Wilters: “You understand that?” I do. “Good.” Big smile. “Don’t let me see you here anymore.”
Tuesday morning after breakfast I’m brushing my teeth when two deputies come calling to escort me down to the departure desk of this hotel. “Let’s go, let’s go!”
“Better hurry,” calls a cellmate, “or they may leave you in here till afternoon.”
“Be right with you.” (What’s the rush? Those apparatchiks won’t get home to TV any sooner for such haste.)
Out of that institution’s orange pajamas and into my own clothes, told to answer her questions when receiving $40 held in my account, the Black clerk wants this guest before leaving to recite a “social security” number.
“Don’t have one,” I respond.
“I’ve got your number right here,” she replies.
“That datum was fraudulently assigned me in my youth by a corporation I’ve since denied having any contract with.”
Which is also why I had refused to sign their papers on checking in here a week earlier. Anytime a signature is forced out of me, it is preceded by “Without Prejudice UCC 1-308” notifying all that I reserve my rights and refuse to perform any contract or commercial agreement that I didn’t enter knowingly, voluntarily and intentionally; furthermore that I do not accept liability of any compelled benefit from an unrevealed contract or commercial agreement. What is my required performance of an unrevealed commercial agreement? Do I voluntarily use Federal Reserve Notes instead of true silver dollars? No.
“Do you know what we patriots call you officers?” I queried P. R. Deputy Wilson. “It’s not an evil word, but a fitting one.”
“No,” he said.
“ ‘Systemites.’ Naturally somebody has got to do your jobs, but it’s just getting too militaristic and gung-ho.”
“I understand what you’re saying.”
Striding unchained back into the forever 11:40 courthouse, a visit with Circuit Clerk Angie confirms mine as “unsupervised” probation. Dispensary inmate H– had said to make sure they don’t pull their usual stunt of an unannounced, therefore missed, appointment. (Ernst Zündel could tell you how this works, except that he’s sitting out five years in a German prison, following two in Canada, following a few jailed days in the U.S. after ZOG agents kidnaped him from his Tennessee wife and home on just such a “missed appointment” involving no crime but an immigration snafu. Chained hand and foot, those systemites shuffled Thought Criminal Ernst Zündel off to the Holo Inquisition.)

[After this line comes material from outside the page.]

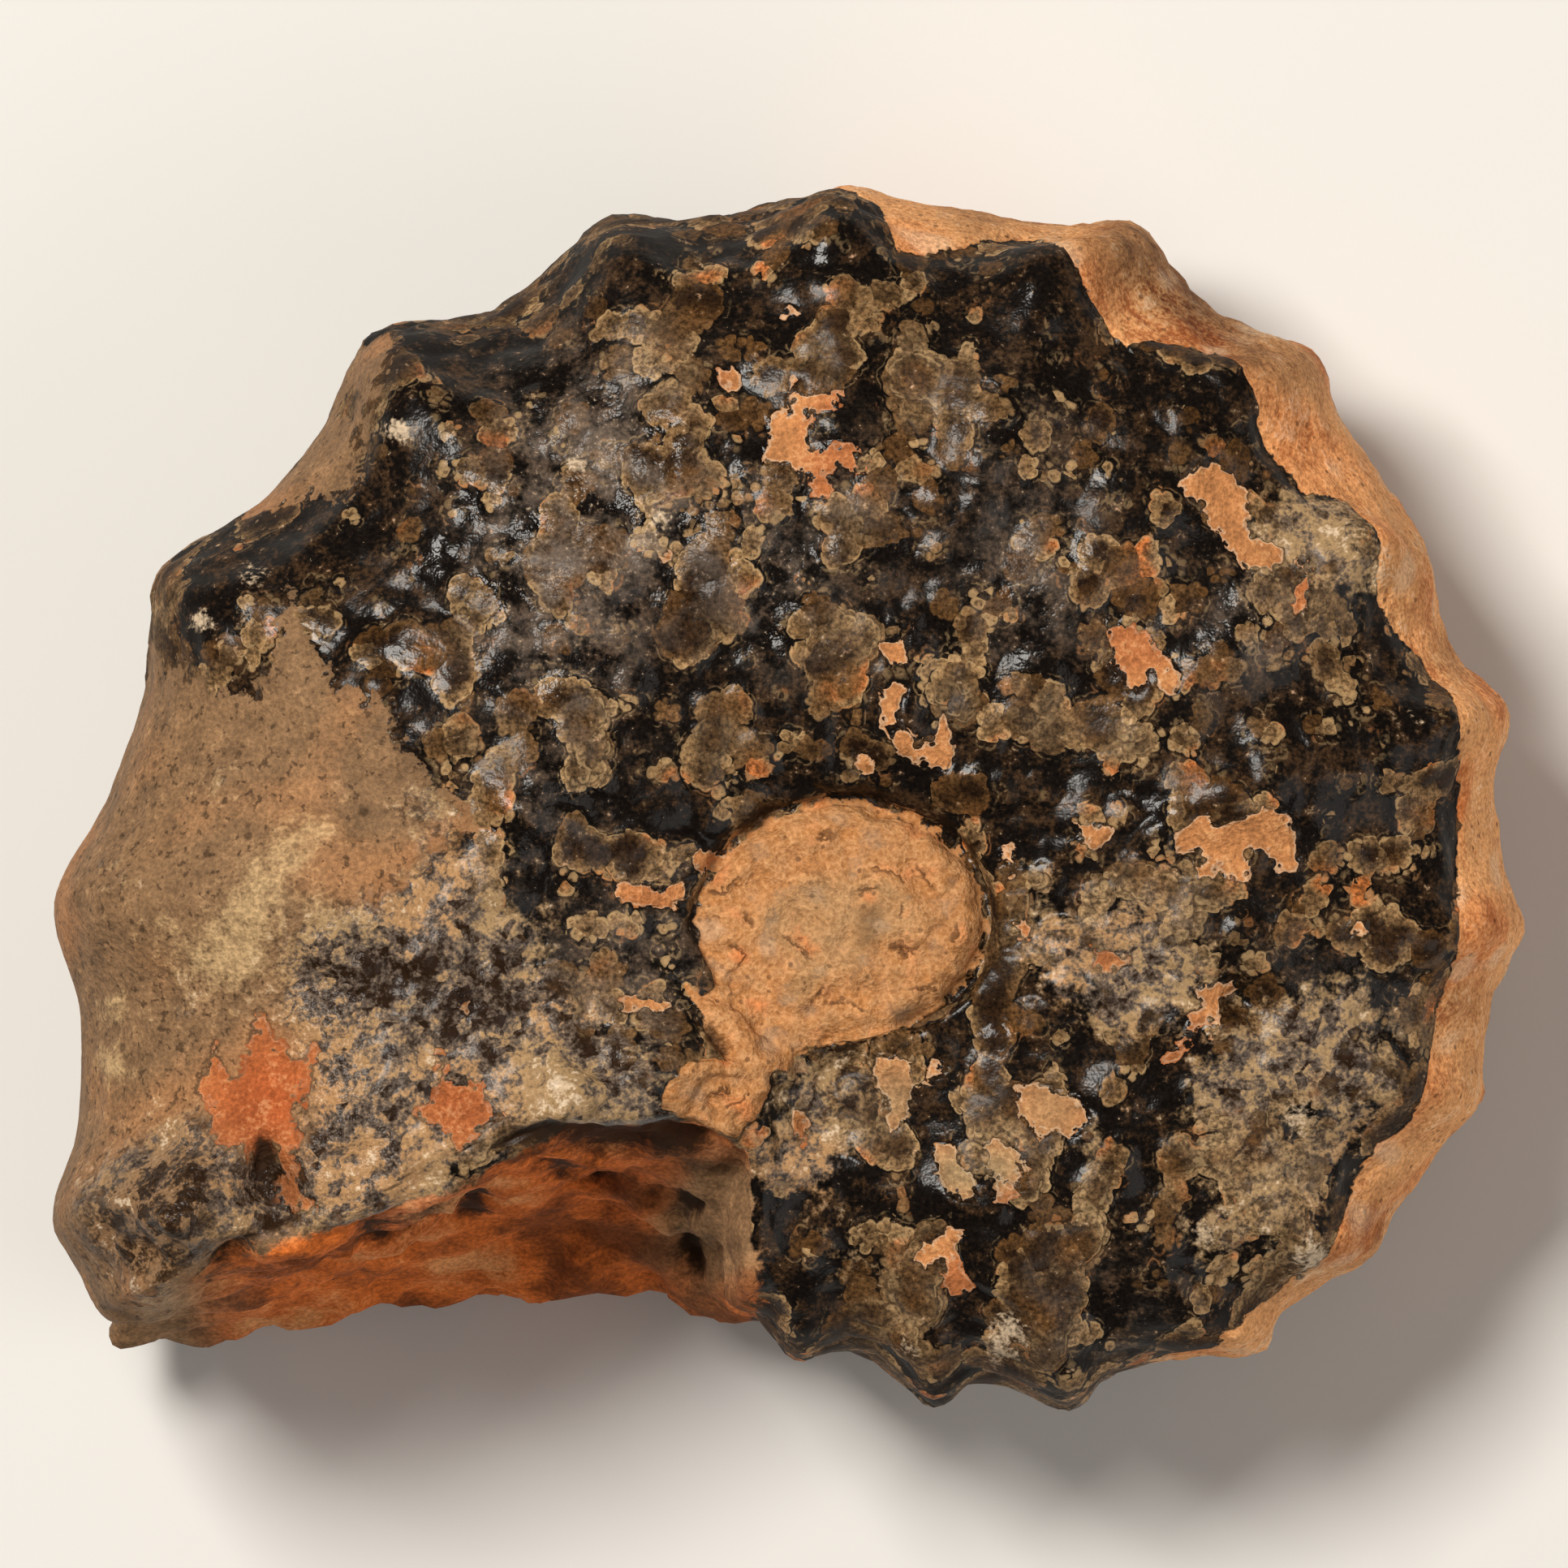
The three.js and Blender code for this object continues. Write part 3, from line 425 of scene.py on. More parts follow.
def turn_curve(stations):
    """A curve of the turn angle through (degrees, value) stations, closed after a full turn: a
    cubic whose slope at a station is the harmonic mean of the slopes beside it, or 0 at a crest,
    so it never overshoots."""
    table = np.array(sorted(stations), float)
    angles, values = np.vstack([table + (turn, 0) for turn in (-360, 0, 360)]).T
    slopes = np.diff(values) / np.diff(angles)
    before = np.concatenate([[0], slopes])
    after = np.concatenate([slopes, [0]])
    same_way = before * after > 0
    tangents = np.where(same_way, 2 * before * after / np.where(same_way, before + after, 1), 0)

    def value(angle):
        i = np.clip(np.searchsorted(angles, angle) - 1, 0, len(angles) - 2)
        width = angles[i + 1] - angles[i]
        t = (angle - angles[i]) / width
        s = 1 - t
        level = values[i] * (1 + 2 * t) * s * s + values[i + 1] * t * t * (3 - 2 * t)
        return level + width * (tangents[i] * t * s * s - tangents[i + 1] * t * t * s)

    return value


whorl_far = turn_curve(WHORL_REACH + MOUTH_FAR)
whorl_middle = turn_curve(WHORL_REACH + MOUTH_MIDDLE)
whorl_near = turn_curve(WHORL_REACH + MOUTH_NEAR)
half_breadth = turn_curve(HALF_BREADTH)
squareness = turn_curve(SQUARENESS)
crevice_share = turn_curve(CREVICE)
crust_share = turn_curve(CRUST_SHARE)
inner_fall = turn_curve(INNER_FALL)
rib_width = turn_curve(RIB_WIDTH)
plug_rim = turn_curve(PLUG_RIM)


def lumpy(x, y, z, wavelength):
    """Uneven ground between about -1 and 1: two products of crossing sine waves."""
    k = 2 * math.pi / wavelength
    first = np.sin(k * (x + 0.37 * y) + 1.3) * np.sin(k * (0.83 * y - 0.41 * z) + 0.4)
    second = np.sin(k * (0.71 * z + 0.52 * x) + 2.1) * np.sin(k * (0.9 * x - 0.6 * y) + 5.2)
    return (first + second) / 1.4


def waves(points, wavelength, seed, count=20):
    """Natural ground between about -1 and 1: a sum of plane sine waves in random directions,
    each 0.65 to 1.6 times the wavelength long."""
    random = np.random.default_rng(seed)
    directions = random.normal(size=(count, 3))
    directions /= np.linalg.norm(directions, axis=1, keepdims=True)
    lengths = wavelength * random.uniform(0.65, 1.6, count)
    phases = random.uniform(0, 2 * math.pi, count)
    pushes = points @ (directions * (2 * math.pi / lengths)[:, None]).T + phases
    return np.sin(pushes).sum(-1) * math.sqrt(2 / count) / 1.7


# The Voronoi texture's own stirring of 32-bit numbers: (change, target, source, bits to turn).
STIR = [
    ("-", "a", "c", 0), ("^", "a", "c", 4), ("+", "c", "b", 0),
    ("-", "b", "a", 0), ("^", "b", "a", 6), ("+", "a", "c", 0),
    ("-", "c", "b", 0), ("^", "c", "b", 8), ("+", "b", "a", 0),
    ("-", "a", "c", 0), ("^", "a", "c", 16), ("+", "c", "b", 0),
    ("-", "b", "a", 0), ("^", "b", "a", 19), ("+", "a", "c", 0),
    ("-", "c", "b", 0), ("^", "c", "b", 4), ("+", "b", "a", 0),
]
SETTLE = [
    ("^", "c", "b", 0), ("-", "c", "b", 14), ("^", "a", "c", 0), ("-", "a", "c", 11),
    ("^", "b", "a", 0), ("-", "b", "a", 25), ("^", "c", "b", 0), ("-", "c", "b", 16),
    ("^", "a", "c", 0), ("-", "a", "c", 4), ("^", "b", "a", 0), ("-", "b", "a", 14),
    ("^", "c", "b", 0), ("-", "c", "b", 24),
]
STIR_START = 0xDEADBEEF + 13
ALL_BITS = 0xFFFFFFFF
CHANGES = {"-": np.subtract, "+": np.add, "^": np.bitwise_xor}


def stirred(a, b, c, steps):
    """Stirs three arrays of 32-bit numbers: each step changes one by another, turned round by
    some bits."""
    names = {"a": a, "b": b, "c": c}
    for kind, target, source, turn in steps:
        value = names[source]
        if turn:
            value = (value << np.uint32(turn)) | (value >> np.uint32(32 - turn))
        names[target] = CHANGES[kind](names[target], value)
    return names["a"], names["b"], names["c"]


def cell_point(cells):
    """The random point of each cell, within 0 to 1 each way, from the bits of its whole-number
    place. The Voronoi texture puts its points in the same places."""
    x, y, z = (np.ascontiguousarray(cells[..., i], np.float32).view(np.uint32) for i in range(3))
    three, four = (np.uint32((STIR_START + (count << 2)) & ALL_BITS) for count in (3, 4))
    found = [stirred(three + x, three + y, three + z, SETTLE)[2]]
    for extra in (1.0, 2.0):
        a, b, c = stirred(four + x, four + y, four + z, STIR)
        found.append(stirred(a + np.float32(extra).view(np.uint32), b, c, SETTLE)[2])
    return np.stack(found, -1) / np.float64(ALL_BITS)


def cell_distance(points, size):
    """Distance from each point to the nearest random point, with one of those in every cube of
    this size. Same unit as the points."""
    scaled = (points / size).astype(np.float32)
    cells = np.floor(scaled)
    nearest = np.full(points.shape[:-1], 9.0)
    for shift in np.ndindex(3, 3, 3):
        neighbour = cells + np.array(shift, np.float32) - 1 + np.float32(0)
        gap = neighbour + cell_point(neighbour) - scaled
        nearest = np.minimum(nearest, np.sqrt((gap**2).sum(-1)))
    return nearest * size


def outline_distance(x, y, outline):
    """Distance in mm to a closed outline of marks, negative inside: the least distance to its
    edges, inside where a line to the right crosses the edges an odd number of times."""
    corners = np.array(outline) * MARK
    nearest = np.full(x.shape, 99.0)
    inside = np.zeros(x.shape, bool)
    for (ax, ay), (bx, by) in zip(corners, np.roll(corners, -1, axis=0)):
        dx, dy = bx - ax, by - ay
        along = np.clip(((x - ax) * dx + (y - ay) * dy) / (dx * dx + dy * dy), 0, 1)
        nearest = np.minimum(nearest, np.hypot(x - ax - along * dx, y - ay - along * dy))
        if dy != 0:
            inside ^= ((ay > y) != (by > y)) & (x < ax + (y - ay) * dx / dy)
    return np.where(inside, -nearest, nearest)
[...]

Appeals Clerk Sue Todd said 42 days would be allowed in which I might file my claims seeking $205,000 for damages from Baldwin County and the Town of Silverhill plus defendants Wasdin, Raines, the other Wasdin, Lusk and Wilters. Again pro se, as my Kampf can’t employ licensed lawyers without acknowledging the jurisdiction of a fraudulent corporation. I might explain this easier to a jury that’s been off TV for a whole week, but must go with the status quo. In addition to the above recompense I shall claim for damages, these suppressed arguments (maturing by further research) continue zeroing in on the source of many a legal impasse: the unratified fourteenth amendment. Whether the Circuit Court in Bay Minette will eventually admit its duty to consider such evidence, or likewise the Court of Criminal Appeals at Montgomery, Alabama, we’ll see. It looks doubtful. But then, so did Valley Forge.
The week following, I telephoned the sheriff’s department and made inquiries. Yes, they do have a Ms. Wasdin over at the corrections center – medical section, first name Carla. Also an investigator named Lusk, Officer Nathan Lusk.
Not forgetting three new subscribers The First Freedom has acquired there, I made the mistake of immediately inserting stamped envelopes and writing paper into their packages of papers, only a few days later learning about the correction center’s rules on incoming mail when these came back. Allen or AW (scrawled as mail clerk) had checked just one of 16 rejection boxes on the accompanying form: “All envelopes, stamps, paper and writing utensils must be purchased through the inmate commissary.”
Many prisoners across the land receive this newspaper. Occasionally it’s returned simply because the mail room doesn’t like that flag atop page one. We always file an appeal in such cases, and it gets through.